– Та-а-ак, что тут у нас, как дела? – громогласно вопросил врач, надвигаясь на Матрешку. Та нырнула под простыню и притворилась спящей. Врач тем временем на ходу пролистывал записи, разыскивая те из них, что касались Матрешки.

– Как себя чувствуем? Что болит? Виски пили? – продолжил он опрос, но заметил, наконец, некоторый дефицит ответов.

– Что она, спит? – перешел он на полушепот. – Это нехорошо после такой аллергической реакции! Мы же ей адреналин вводили, а она спит. Нет, это нехорошо! – и он наклонился над Матрешкой, осматривая ее голову со всех сторон. Потом протянул шершавую от постоянного мытья руку к Матрешкиному глазу, уперся пальцами в веки и широко их раскрыл, придав глазу изумленный вид. Матрешка вытаращилась принудительно открытым глазом на мучителя, отдернулась и заморгала.

– Чувствуете сонливость? – чуть громче осведомился врач. Матрешка покивала, сладко зевнула и запрокинула голову на подушку, доступно показывая, что она без сил.

– Нет, нехорошо, – твердо сообщил врач. – Отвезем-ка мы ее на всякий случай в интенсивную терапию, пусть ее там понаблюдают, – и взмахом подманил санитара, который проходил мимо.

Каталку с матрешкой вывезли в проход и повезли к лифту – как раз в ту сторону, откуда слышались из-за ширмы мужские голоса. Матрешка мирно посапывала и даже, войдя в роль, пару раз дернулась всем телом, как это бывает при засыпании у некоторых нервических натур. Врач начал негромко рассказывать Медведю о пролиферации лимфоцитов и движении иммунных клеток, умело изображая все в лицах. Но едва они поравнялись с голосами, которые спорили все громче, Медведь понял, почему Матрешка боялась выдать себя. За ширмой расположились те самые продавцы сувениров со смотровой площадки, которые пытались увезти ее в багажнике. Здоровый бугай лежал животом на каталке и был перебинтован поперек тела, при этом на спине под бинтами бугрилась вата, сквозь которую проступала кровь. Видимо, карданный вал, под которым он застрял в попытке укрыться от медвежьего гнева, долго его потом не хотел отпускать. Тощий морщинистый похититель сидел рядом на стуле и нянчил свое загипсованное запястье – размахивая руками во время бегства со смотровой площадки, он пронесся слишком близко от дорожного знака.

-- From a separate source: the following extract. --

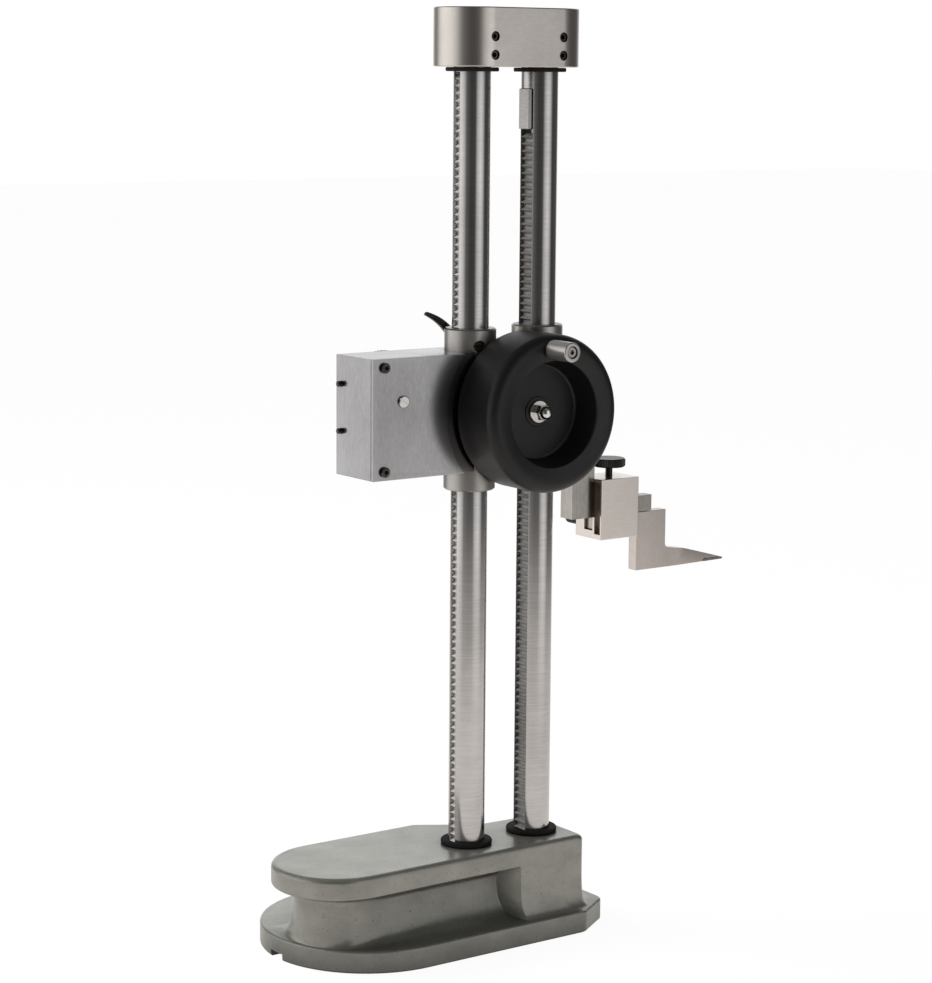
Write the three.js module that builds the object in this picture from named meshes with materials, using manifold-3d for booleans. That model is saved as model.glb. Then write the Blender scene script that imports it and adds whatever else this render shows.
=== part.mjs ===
// Dial height gauge with two columns, a geared slider, a handwheel and a clamped scriber.
// Millimetres, +Z up. The origin is on the ground, midway between the two columns.
// +X points to the scriber, -X to the hand grip, -Y to the handwheel and +Y to the dial.
import * as THREE from 'three'
import { mergeVertices } from 'three/addons/utils/BufferGeometryUtils.js'
import Module from 'manifold-3d'

const wasm = await Module()
wasm.setup()

// Driving dimensions
const fit = { slide: 0.15, seat: 0.2, overrun: 2 }
const sides = { column: 24, rim: 28, round: 20, small: 12, tiny: 8, hex: 6 }

const column = { radius: 10, halfSpacing: 22.5, seatDepth: 34, boltHole: 4.2, boltHoleDepth: 22 }

const base = {
  height: 54, footHeight: 12.4, footNear: 32.6, footFar: 86.4, footEnd: 60.5, footNoseX: 70,
  cornerLength: 23.5, cornerWidth: 15.2, cornerRound: 7.6, near: 24.6, gripFar: 47.2, blockFar: 25.8,
  end: 41.5, noseX: 101, taperStart: 27, taperEnd: 7, endRound: 4, footRound: 1.2, topRound: 1.5,
  bandHeight: 12, gripDepth: 12, neckDrop: 7, pocketX: 3, pocketRound: 9, skirtRise: 10,
  channelWidth: 11.5, reliefDepth: 3.8, reliefNear: 16, reliefMargin: 15, reliefRound: 8,
  headBore: 7.2, headBoreDepth: 11, shankBore: 4.6, finestAngle: 0.045,
}
// How far the wall has drawn in, and how far it has risen, on the skirt and under the grip band.
const skirtShares = [[0.5, 0.18], [0.82, 0.5], [0.95, 1]]
const bandShares = [[0, 0], [0.16, 0.45], [0.55, 0.85], [1, 1]]
const topRoundShares = [[0, 0], [0.3, 0.7], [1, 1]]

const bumper = { radius: 14.2, lowerHeight: 2.2, upperHeight: 2.2 }
const crown = {
  rise: 478, radius: 20.7, height: 31.1, edge: 0.8, seatDepth: 24, screwRise: 6.2, screwPitch: 9.6,
}
const columnBolt = {
  headRadius: 6.5, headHeight: 8, radius: 3.9, engagement: 20.8, socket: 3, socketDepth: 4,
}
const grub = { radius: 2.5, sink: 1, socket: 1.25, socketDepth: 2 }

// Tooth tops and roots, as shares of a module past the pitch line, and tooth corners in a pitch.
const toothShares = { top: 0.8, root: 1, corners: [[0.18, 0], [0.5, 1], [0.82, 0]] }
const driveRack = { width: 10.4, depth: 3.6, sink: 0.15, module: 1.25, slotSide: 0.2 }
const rackStop = { width: 9, height: 21.5, proud: 0.6, belowCrown: 11.35 }
const measureRack = { width: 4.6, depth: 3.4, sink: 0.1, pitch: 4, pinionTeeth: 10, slotSide: 0.2 }

const slider = {
  axisHeight: 296, sleeveRadius: 14, sleeveLength: 87.5, sleeveEdge: 0.8, webHalfWidth: 11,
  webHalfHeight: 36, roomHalfWidth: 5, roomClearance: 0.3, stopGap: 0.3,
}
const lug = { x: 21, aboveCase: 5.7, radius: 5.2, reach: 15.6, bore: 2.4 }
const clampLever = {
  hubRadius: 4.4, hubHeight: 4.4, length: 22, rootWidth: 5.4, tipWidth: 2.2, thickness: 3,
  angleDeg: 144, screwRadius: 2.1, bow: 1.6, steps: 6,
}
const clampPad = { radius: 2.1, length: 1.6 }
const gibScrew = { radius: 3, sink: 0.6, x: 26, rise: 34.8, slotWidth: 1, slotDepth: 1 }

const gearCase = {
  left: 97, right: 19, halfDepth: 17.5, halfHeight: 32, wall: 2.5, faceWall: 1.5, coverThickness: 2,
  wheelClearRadius: 50, recessOverlap: 1.5, recessWall: 1.8, screwInset: 7.2, screwDrop: 4.7,
  bossRadius: 4.4, windowLength: 15, windowHeight: 8.8,
}
const coverScrew = { headRadius: 2.7, headHeight: 1.6, radius: 1.5, length: 8, socket: 1, socketDepth: 0.9 }
const bearingScrew = {
  x: 78, rise: 9, headRadius: 3.1, headHeight: 1.2, radius: 1.6, length: 4, slotWidth: 0.7, slotDepth: 0.6,
}

const dial = {
  x: 64.5, rise: 4.2, radius: 25, thickness: 1, windowLength: 14.6, windowHeight: 5, bore: 1.3,
}
const bezel = {
  outer: 27.5, depth: 6.5, knurls: 24, knurlDepth: 0.5, bore: 24.2, ledge: 23.2,
  skirtDepth: 1.3, crystalSeat: 4.5,
}
const crystal = { thickness: 1.4 }
const bezelLock = { x: 86, z: 26.5, radius: 1.5, headRadius: 3, headHeight: 2.6, length: 3.8 }
const pointer = {
  hub: 2.4, hubHeight: 1.5, length: 20.5, tail: 7, rootWidth: 2, tipWidth: 0.5, thickness: 0.6, lift: 0.8,
}

const train = {
  wheelTeeth: 30, carryTeeth: 6, secondTeeth: 48, pointerTeeth: 6, firstModule: 1,
  firstThickness: 1.2, firstGap: 0.4, secondThickness: 1.4, secondY: 2.6, backlashY: 0.6,
  arborRadius: 0.9, pinionThickness: 1.5, pinionStart: 0.3, pinionEnd: 4.2,
}
const movementPlate = { y: 5, thickness: 2, right: 45, wallGap: 0.3 }
const counter = {
  offset: 12.5, axleY: 12.2, wheelRadius: 5.3, wheelWidth: 4.2, pitch: 4.6, axleRadius: 1.1,
  wheelBore: 1.35, facets: 10, endGap: 0.5, earThickness: 1.1, plateThickness: 1.2, plateY: 4.6,
  earHalfHeight: 3, plateMargin: 4.5, arborHole: 2,
}
const counterDigits = ['hundreds', 'tens', 'units']
const resetButton = { radius: 1.5, reach: 4.2, travel: 1.5, collar: 2.3, collarLength: 1.2, axleGap: 0.9 }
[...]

– Ты же теперь и виноват, что упустил! – ворчал он. – Кто тебя просил на себя это брать?

– Сказано было: увидим – сразу звонить… – оправдывался второй.

– То-то и оно! А ты полотенцами вязать!

– А ты – нет, что ли?!

– Тебя ж не остановить, я решил – ну доставим, благодарнее будут.

Худосочный похититель почувствовал взгляд, повернулся и уставился на Медведя. Мало кому доводилось видеть, как человек мгновенно, на глазах, потеет. А Медведю вот довелось. Похититель моментально покрылся испариной, а морщины, и без того делавшие его похожим на печеное яблочко, пролежавшее пару суток в антисанитарных условиях, сгустились еще сильнее. Он вскочил со стула, попытался сбежать в сторону стены, вернулся, буркнул неясное ругательство и скрылся от враждебного мира в глубокий обморок. Что с ним, кстати, случалось довольно часто. Хотя он очень этого стеснялся и всякий раз, придя в себя, старался выдать отключку за розыгрыш.

Врач прервал увлекательный рассказ о том, как макрофаги пожирают зараженную вирусом клетку, и встревоженно глянул поверх очков на похитителя, который свалился как раз ему под ноги.

– Что такое? Что? Вам плохо? Что болит?! – но снова не получил ответов. Напарник обморочного торговца натянул простыню до носа и смотрел на Медведя в ужасе, также избегая высказываться.

– Так, матрешку везите, а сюда бригаду срочно, – скомандовал врач санитару, – этого тоже в интенсивную терапию, будем разбираться, – санитар кивнул и повез Матрешку дальше, доставая на ходу рацию.